As the sun rose, this was the new day, the new beginning which no-one could have anticipated. The new day of a new world. Here was Christ, risen from the dead. How could this be possible? Of course the disciples didn’t know that it was Jesus, because that possibility was beyond anyone’s comprehension. The dead did not come back to life. But here was Jesus. Stood on the beach and when their nets were empty, when they felt dejected and useless and lost, when they perhaps could see no way out, no way forward, when they had no perspective, this risen Christ tells them to put their nets on the other side. In sense he is telling them to look at things differently.
This is what Christ does, always calling us to see the world differently, to believe in the impossible, daring us to change, willing us to be born again and see the world as if for the first time. Urging us to throw our net on the other side, strengthening us to break out of the traditions and expectations and assumptions that bind and imprison us. Christ wakens humanity from the slumber which obscures new life and breathes into us the gift of spirit, bursting the prisons of our souls and turning hearts of stone to hearts of mutable, transformable, changeable flesh.

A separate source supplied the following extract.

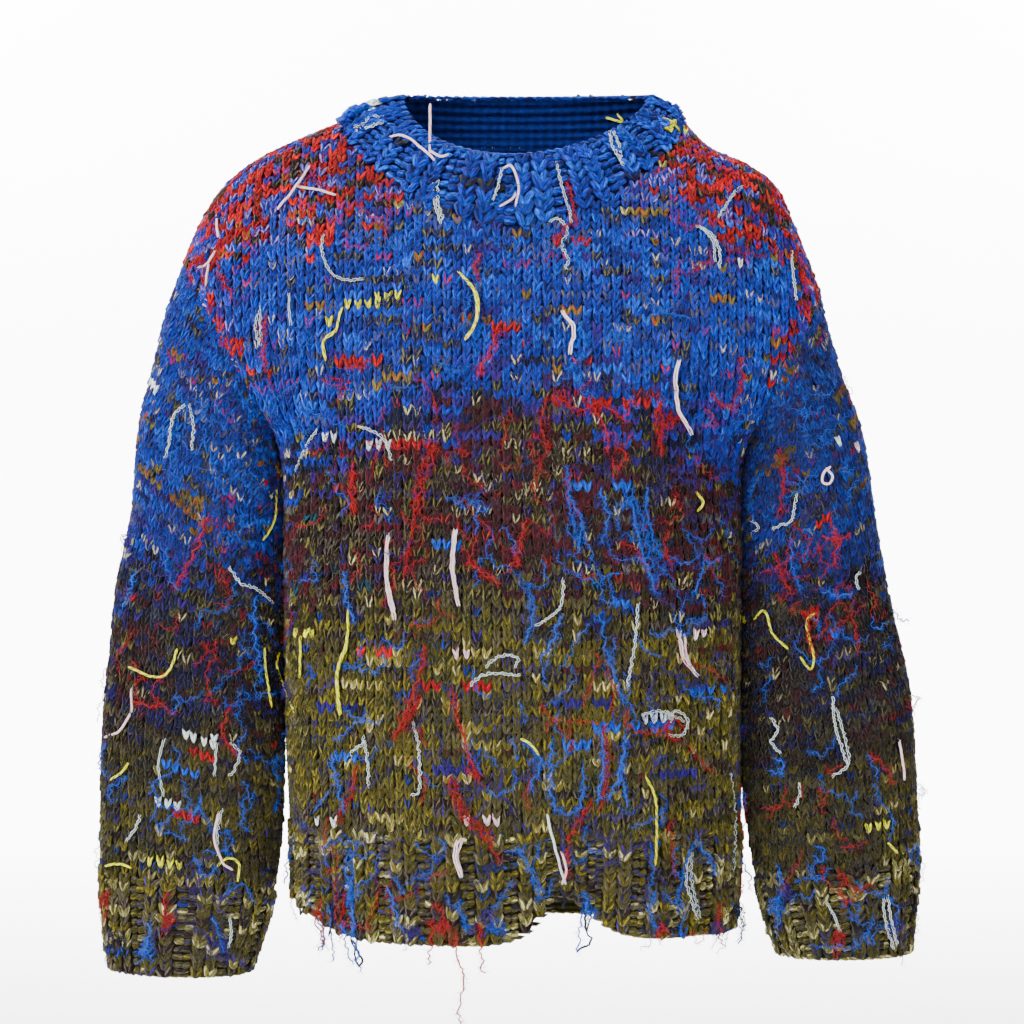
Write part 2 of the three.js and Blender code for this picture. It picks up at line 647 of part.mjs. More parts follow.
// Looks for the cloth from the front or the back, at one place of the picture plane
function surfaceFinder(mesh, fromBack) {
  mesh.material.side = THREE.DoubleSide;
  const caster = new THREE.Raycaster();
  return (x, z) => {
    const start = new THREE.Vector3(x, fromBack ? FAR : -FAR, z);
    caster.set(start, new THREE.Vector3(0, fromBack ? -1 : 1, 0));
    const hit = caster.intersectObject(mesh)[0];
    if (!hit) return null;
    return { point: hit.point, normal: hit.face.normal.clone() };
  };
}

function yarnPath(points, find, lift) {
  const curve = new THREE.CatmullRomCurve3(points.map(([x, z]) => new THREE.Vector3(x, 0, z)));
  const steps = Math.max(2, Math.ceil(curve.getLength() / YARN_STEP));
  let last = null;
  return curve.getSpacedPoints(steps).map((place) => {
    const found = find(place.x, place.z);
    if (!found) {
      last = new THREE.Vector3(place.x, last.y, place.z);
      return last;
    }
    last = found.point.clone().addScaledVector(found.normal, lift);
    return last;
  });
}

// A strand of yarn: a tube of few sides along points, closed at both ends
function strandGeometry(path, radius, sides) {
  const positions = [];
  const index = [];
  path.forEach((point, i) => {
    const before = path[Math.max(i - 1, 0)];
    const after = path[Math.min(i + 1, path.length - 1)];
    const along = after.clone().sub(before).normalize();
    const aside = new THREE.Vector3(0, 1, 0).cross(along).normalize();
    const up = along.clone().cross(aside);
    for (let s = 0; s < sides; s += 1) {
      const angle = (s / sides) * Math.PI * 2;
      const place = point.clone()
        .addScaledVector(aside, radius * Math.cos(angle))
        .addScaledVector(up, radius * Math.sin(angle));
      positions.push(place.x, place.y, place.z);
    }
  });
  const last = (path.length - 1) * sides;
  for (let i = 0; i < path.length - 1; i += 1) {
    for (let s = 0; s < sides; s += 1) {
      const a = i * sides + s;
      const b = i * sides + ((s + 1) % sides);
      index.push(a, b, b + sides, a, b + sides, a + sides);
    }
  }
  for (let s = 1; s < sides - 1; s += 1) {
    index.push(0, s + 1, s);
    index.push(last, last + s, last + s + 1);
  }
  const geometry = new THREE.BufferGeometry();
  geometry.setAttribute('position', new THREE.Float32BufferAttribute(positions, 3));
  geometry.setIndex(index);
  return geometry;
}

const wasm = await Module();
wasm.setup();

function toSolid(geometry) {
  const plain = geometry.clone();
  plain.deleteAttribute('normal');
  const merged = mergeVertices(plain);
  return new wasm.Manifold(new wasm.Mesh({
    numProp: 3,
    vertProperties: new Float32Array(merged.getAttribute('position').array),
    triVerts: new Uint32Array(merged.getIndex().array),
  }));
}

function toGeometry(solid) {
  const mesh = solid.getMesh();
  const geometry = new THREE.BufferGeometry();
  geometry.setAttribute('position', new THREE.Float32BufferAttribute(mesh.vertProperties, 3));
  geometry.setIndex([...mesh.triVerts]);
  geometry.computeVertexNormals();
  return geometry;
}

function endsMesh(ends, carriers) {
  const find = surfaceFinder(carriers[ends.on], ends.on === 'back');
  const lift = YARN_LIFT + ends.thick + (ends.clear ?? 0);
  const backing = yarnPath(ends.row, find, lift);
  let solid = toSolid(strandGeometry(backing, ends.thick * 1.25, 4));
  for (const strand of ends.strands) {
    solid = solid.add(toSolid(strandGeometry(yarnPath(strand, find, lift), ends.thick, 3)));
  }
  return new THREE.Mesh(toGeometry(solid), wool(ends.colour));
}

const sweater = new THREE.Group();
const panels = { front: panelGrids('front'), back: panelGrids('back') };
const meshes = {
  front: new THREE.Mesh(faceGeometry('front', panels.front.outer, panels.front.inner), wool(COLOURS.blue)),
  back: new THREE.Mesh(faceGeometry('back', panels.back.outer, panels.back.inner), wool(COLOURS.blue)),
};
for (const face of ['front', 'back']) {
  const { outer, inner } = hemGrids(face);
  meshes[`hem_rib_${face}`] = new THREE.Mesh(faceGeometry(face, outer, inner), wool(COLOURS.olive));
}
for (const name of ['left', 'right']) {
  meshes[`sleeve_${name}`] = new THREE.Mesh(ringGeometry(name, sleeveGrids(name, panels)), wool(COLOURS.plum));
  meshes[`cuff_${name}`] = new THREE.Mesh(ringGeometry(name, cuffGrids(name)), wool(COLOURS.darkOlive));
}
const band = bandGrids(panels);
meshes.neckband = new THREE.Mesh(wallGeometry(band.outer, band.inner, true), wool(COLOURS.royal));
for (const ends of ENDS) meshes[ends.name] = endsMesh(ends, meshes);
for (const [name, mesh] of Object.entries(meshes)) {
  mesh.name = name;
  sweater.add(mesh);
}

export default sweater;
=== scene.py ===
# %% [markdown]
# # A darned wool sweater
# A bulky pullover, knitted by hand from a wool that changes from blue through dark maroon to olive.
# Short rows were darned over it, and their yarn ends hang loose on the outside.
# Every stitch is laid out on the same surfaces that the solids were made from, so both keep one form.

# %% Setup
from functools import partial

import bpy
import numpy as np
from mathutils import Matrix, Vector
from mathutils.bvhtree import BVHTree


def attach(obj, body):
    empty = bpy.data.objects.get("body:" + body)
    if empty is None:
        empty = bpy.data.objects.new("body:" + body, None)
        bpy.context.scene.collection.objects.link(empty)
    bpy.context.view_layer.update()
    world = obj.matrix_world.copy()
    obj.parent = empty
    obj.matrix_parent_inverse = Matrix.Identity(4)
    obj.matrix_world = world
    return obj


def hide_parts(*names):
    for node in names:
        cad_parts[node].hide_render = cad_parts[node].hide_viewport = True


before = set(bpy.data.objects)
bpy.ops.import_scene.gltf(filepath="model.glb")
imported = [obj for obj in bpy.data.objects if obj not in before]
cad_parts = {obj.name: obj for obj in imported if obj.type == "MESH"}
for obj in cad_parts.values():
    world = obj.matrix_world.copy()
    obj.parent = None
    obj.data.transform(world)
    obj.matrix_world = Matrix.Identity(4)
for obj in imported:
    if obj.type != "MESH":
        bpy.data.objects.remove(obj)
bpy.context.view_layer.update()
rng = np.random.default_rng(41)
MM = 0.001


def put(name, data):
    """A new object in the scene."""
    thing = bpy.data.objects.new(name, data)
    bpy.context.scene.collection.objects.link(thing)
    return thing


print("nodes in the frame:", len(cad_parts))

# %% [markdown]
# ## The form
# A worn pullover is a hollow shell whose front and back bulge between the side seams.
# A cloth simulation could drape it, but its folds would differ from those of the solids.
# So smooth curves through a few measured points, in millimetres, give both of them one form.

# %% Measured outlines
PANEL_FOOT = -606
HEM_MIDDLE = -680
SEAM = 0.3
NECK_HALF = 150
NECK_POINT = 4
NECK_DROP = {"front": 97, "back": 14}
NECK_POWER = {"front": 1.5, "back": 2}
BODY_POWER = 2.3
ARMHOLE_POWER = 2.6
ARMHOLE_DEPTH = {"front": 62, "back": 66}
TOWARDS = {"front": -1, "back": 1}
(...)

For Saul, on the road to Damascus the voice and the light of Christ are dramatic interventions which turn a persecutor to a protector, an enemy to an advocate, a denier into a believer. This new perspective gives birth to Paul, whose life is then lived in proclaiming the risen Lord to anyone who was ready to see the world differently, a man whose life was turned upside down by Christ. The same might be said of Peter in whom three denials are transformed into three commissions, to tend and to feed the new community of Christ. A weak willed man, through the eyes of Christ is changed into the rock on whom he will build his church, a sinner is turned into a saint.
This is the Christ who is called the shepherd and yet is also the lamb, the God of heaven who is with us eating breakfast on the beach, this is the body crucified, and made glorious through resurrection.
Listen, says St Paul to the church in Corinth- a little time after his Damascus Road experience: I will tell you a mystery! We will not all die, but we will all be changed, in a moment, in the twinkling of an eye, at the last trumpet. For the trumpet will sound, and the dead will be raised imperishable, and we will be changed. I suppose he, of all people, was able to talk to the Christian community about the change in heart and the change in perspective enabled by Christ.
The reminder of our baptism at the beginning of this service challenges us with the question: Do we really want to be changed? Are we open to having our perspective transformed? Are we ready to see the world differently? I think we might all acknowledge that something might need to jolt humanity into a new perspective as we face this moment in our history- climate breakdown, war in Europe, the stock piling of nuclear weapons, a loss of integrity among those who lead us, a growing inequality between rich and poor, poverty on our doorstep, anxiety and confusion. We surely need to pray for a resurrection perspective on what it means to be human? Yours are the eyes, ours are the eyes, says St Theresa of Avila, with which Christ looks with compassion on the world.
It is through the eyes of Christ that we can see for ourselves all the things that mar the image of God in the family of humanity; it is through the universal and cosmic Christ that we can look upon this earth in wonder and awe, and see also its fragility and beauty; it is through Christ that we can be transformed by an overview effect which changes who we are and how we live. Most of us do not need to become astronauts, in order to gain a new perspective. God simply asks us to turn to Christ, to submit to Christ and to come to Christ the way, the truth and the life.
It is in Christ that we can be changed and made new, and stand each day as if on the seashore, with endless possibilities set before us, if only we could open our eyes the reality of the living God who is Father, Son and Holy Spirit. Amen.